What this task involves:
Repeat each entry in full, exactly.

_ _ _ _

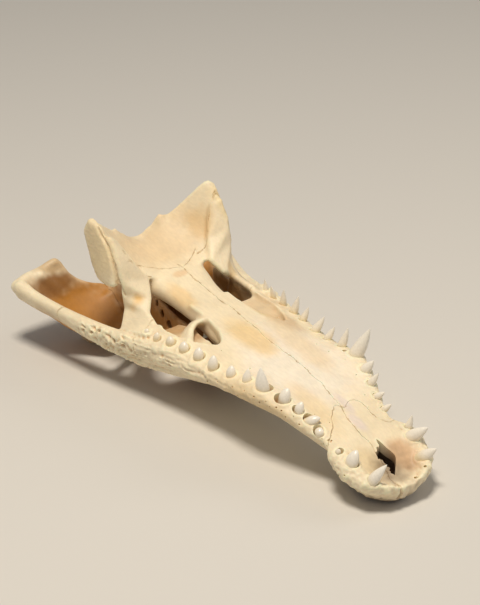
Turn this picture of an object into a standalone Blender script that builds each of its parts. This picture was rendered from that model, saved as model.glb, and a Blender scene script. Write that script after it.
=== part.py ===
"""Crocodile cranium, without its lower jaw, lying on its skull roof.

The shape is laid out in the skull's own frame, in millimetres: x to the
animal's right, y from the tip of the snout to the back, z towards the palate.
Everything is then pitched onto its resting points and scaled to metres, with
the origin on the floor under the middle of the skull.
"""
import math

import bmesh
import bpy
import numpy as np
from mathutils import Matrix, Vector

# ---------------------------------------------------------------- dimensions
MM = 0.001                      # every size below is in millimetres
PITCH = math.radians(7.45)      # the palate plane leans this much, snout down
MIDDLE_Y = 235.8                # y over the origin
REST_Y = 35.0                   # the snout rests here ...
REST_Z = -48.0                  # ... on the rim of the nostril
FLAT = 1.2                      # how much the resting points are flattened

VOXEL = 3.2                     # the bones are fused at this grain
SMOOTHING = 5
TRIANGLES = 4100                # of the fused skull, before teeth and cuts
SUTURE = 0.35                   # width of the gap between two bones
SECTION_STEP = 9                # between the sections of a lofted bone

TIP_LENGTH = 45.0               # from the tip to the widest premaxilla
TIP_ROUND = 2.3                 # exponent of the rounded end, 2 is an ellipse
PALATE_SQUARE = 3.2             # the same for the palate's side of a section
DISH = (0.86, 0.41)             # the palate sinks between these shares of the half width

# each curve runs along the skull: (y, value)
HALF_WIDTH = [(45, 46), (58, 45), (73, 37), (96, 45), (126, 56), (150, 62.5), (190, 65),
              (232, 70), (268, 76), (300, 83)]
MARGIN_Z = [(0, -14), (20, -9), (50, -3), (84, -2), (110, 8), (135, 13.5), (150, 14),
            (190, 5), (232, 1.5), (268, -2), (300, -9)]
PALATE_Z = [(0, -16), (53, -2), (80, 1), (108, 4), (186, 6.5), (300, 4)]
SIDE_Z = [(0, -22), (20, -20), (45, -16), (75, -10), (112, 0), (140, 4), (170, -4),
          (205, -12), (245, -21), (275, -29), (300, -33)]
ROOF_Z = [(0, -30), (8, -39), (20, -46.5), (35, -50), (52, -47), (75, -41), (110, -37),
          (140, -36.5), (170, -40), (205, -45.5), (245, -56), (275, -64), (300, -71)]
SNOUT_END = 300.0

# cheek bar from the maxilla to the quadrate: (y, x, z, half thickness, half height)
CHEEK = [(222, 54, -17, 8, 14), (262, 64, -25, 8.5, 17), (300, 73, -33, 8.5, 18),
         (335, 82, -37, 8, 14), (365, 90.5, -39, 8, 12), (400, 98.5, -40, 7, 10),
         (435, 106, -41, 7, 10.5), (456, 109, -40, 8, 12)]
CHEEK_LEAN = 0.4
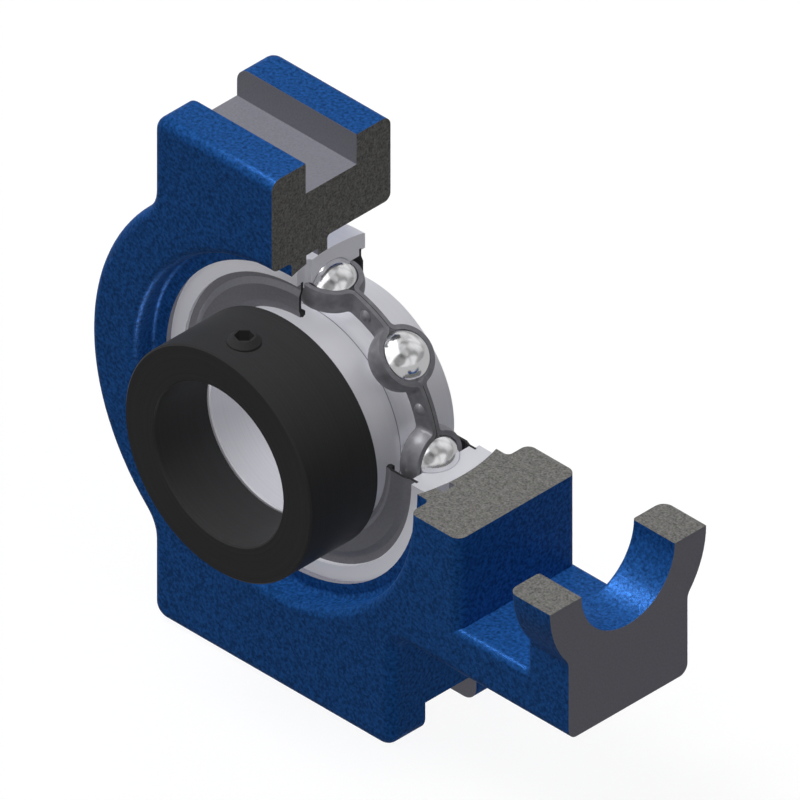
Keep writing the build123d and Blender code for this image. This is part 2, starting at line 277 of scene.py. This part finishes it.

_ _ _ _

Exercise result:
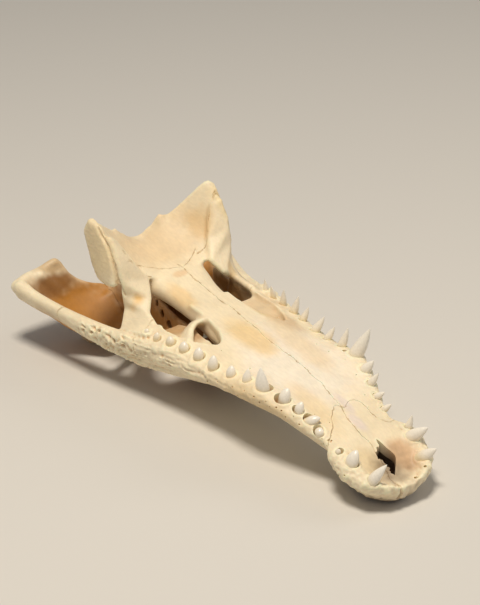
Turn this picture of an object into a standalone Blender script that builds each of its parts. This picture was rendered from that model, saved as model.glb, and a Blender scene script. Write that script after it.
=== part.py ===
"""Crocodile cranium, without its lower jaw, lying on its skull roof.

The shape is laid out in the skull's own frame, in millimetres: x to the
animal's right, y from the tip of the snout to the back, z towards the palate.
Everything is then pitched onto its resting points and scaled to metres, with
the origin on the floor under the middle of the skull.
"""
import math

import bmesh
import bpy
import numpy as np
from mathutils import Matrix, Vector

# ---------------------------------------------------------------- dimensions
MM = 0.001                      # every size below is in millimetres
PITCH = math.radians(7.45)      # the palate plane leans this much, snout down
MIDDLE_Y = 235.8                # y over the origin
REST_Y = 35.0                   # the snout rests here ...
REST_Z = -48.0                  # ... on the rim of the nostril
FLAT = 1.2                      # how much the resting points are flattened

VOXEL = 3.2                     # the bones are fused at this grain
SMOOTHING = 5
TRIANGLES = 4100                # of the fused skull, before teeth and cuts
SUTURE = 0.35                   # width of the gap between two bones
SECTION_STEP = 9                # between the sections of a lofted bone

TIP_LENGTH = 45.0               # from the tip to the widest premaxilla
TIP_ROUND = 2.3                 # exponent of the rounded end, 2 is an ellipse
PALATE_SQUARE = 3.2             # the same for the palate's side of a section
DISH = (0.86, 0.41)             # the palate sinks between these shares of the half width

# each curve runs along the skull: (y, value)
HALF_WIDTH = [(45, 46), (58, 45), (73, 37), (96, 45), (126, 56), (150, 62.5), (190, 65),
              (232, 70), (268, 76), (300, 83)]
MARGIN_Z = [(0, -14), (20, -9), (50, -3), (84, -2), (110, 8), (135, 13.5), (150, 14),
            (190, 5), (232, 1.5), (268, -2), (300, -9)]
PALATE_Z = [(0, -16), (53, -2), (80, 1), (108, 4), (186, 6.5), (300, 4)]
SIDE_Z = [(0, -22), (20, -20), (45, -16), (75, -10), (112, 0), (140, 4), (170, -4),
          (205, -12), (245, -21), (275, -29), (300, -33)]
ROOF_Z = [(0, -30), (8, -39), (20, -46.5), (35, -50), (52, -47), (75, -41), (110, -37),
          (140, -36.5), (170, -40), (205, -45.5), (245, -56), (275, -64), (300, -71)]
SNOUT_END = 300.0

# cheek bar from the maxilla to the quadrate: (y, x, z, half thickness, half height)
CHEEK = [(222, 54, -17, 8, 14), (262, 64, -25, 8.5, 17), (300, 73, -33, 8.5, 18),
         (335, 82, -37, 8, 14), (365, 90.5, -39, 8, 12), (400, 98.5, -40, 7, 10),
         (435, 106, -41, 7, 10.5), (456, 109, -40, 8, 12)]
CHEEK_LEAN = 0.4
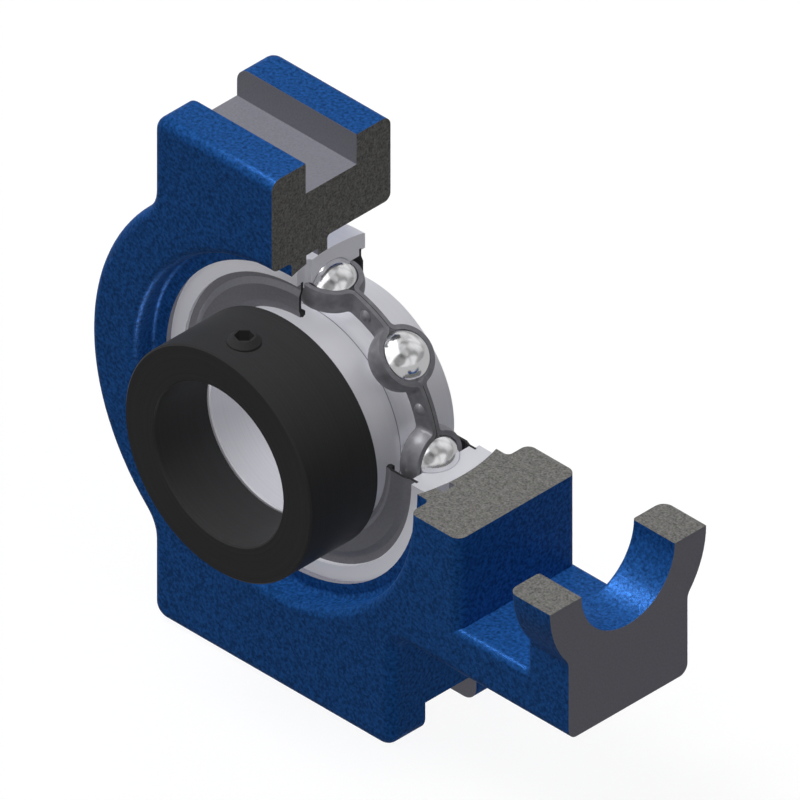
Keep writing the build123d and Blender code for this image. This is part 2, starting at line 277 of scene.py. This part finishes it.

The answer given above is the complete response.